In any case you should have a tracefile when the deadlock happens. Look in the location the following query returns:

select * from v$diag_info
where  name = 'Diag Trace'


This should give some clue to what's going on.

What about Packages - 2?

A reader, August 25, 2016 - 2:43 pm UTC

Sorry, can't figure out how to continue the thread.

Not really possible that the packages are invalid, these are core Oracle E-Business Suite packages on a production system, if they were invalid then all the applications would be failing.

Also I can think of no reason short of total insanity why anyone would want to touch FND_GLOBAL or FND_PROFILE they should not be altered by anything other than an Oracle E-Business Suite patch, and that should be very rare because these packages have been around since the 1990s and from the change history niether has altered since 2011 (I'm looking at EBS 12.1 change history, there may be 12.2 changes but I would expect both packages to be stable).

Bascially, changing these packages by any other method than an Oracle patch would not be supported by Oracle and would carry a high risk of damaging your E-Business Suite system.
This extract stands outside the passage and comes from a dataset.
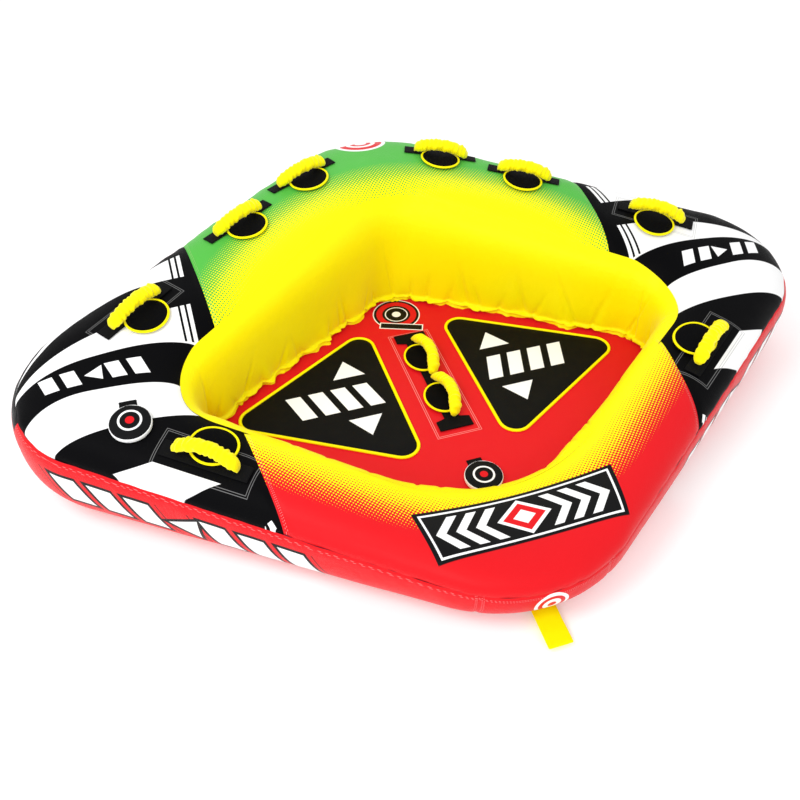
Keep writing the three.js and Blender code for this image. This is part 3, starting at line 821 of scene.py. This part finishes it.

My client is one of the more conservative of Blue Chip companies with EBS there is just no way the DBAs would sanction any change to either of these packages.

So I'm at a complete loss. I have asked them to check the trace files, but I'm not sure that they will care enough to do that, as far as thier concerned the problem is now fixed. I would like to know for the next client, but I can't expect them to care about that.
Chris Saxon
August 25, 2016 - 4:54 pm UTC

OK. Unfortunately I'm not sure how to help you either! We're not EBS experts here...

If you can get the trace files that will help. Or if you can find a way to build a test case that works too :)

Otherwise you could try asking support.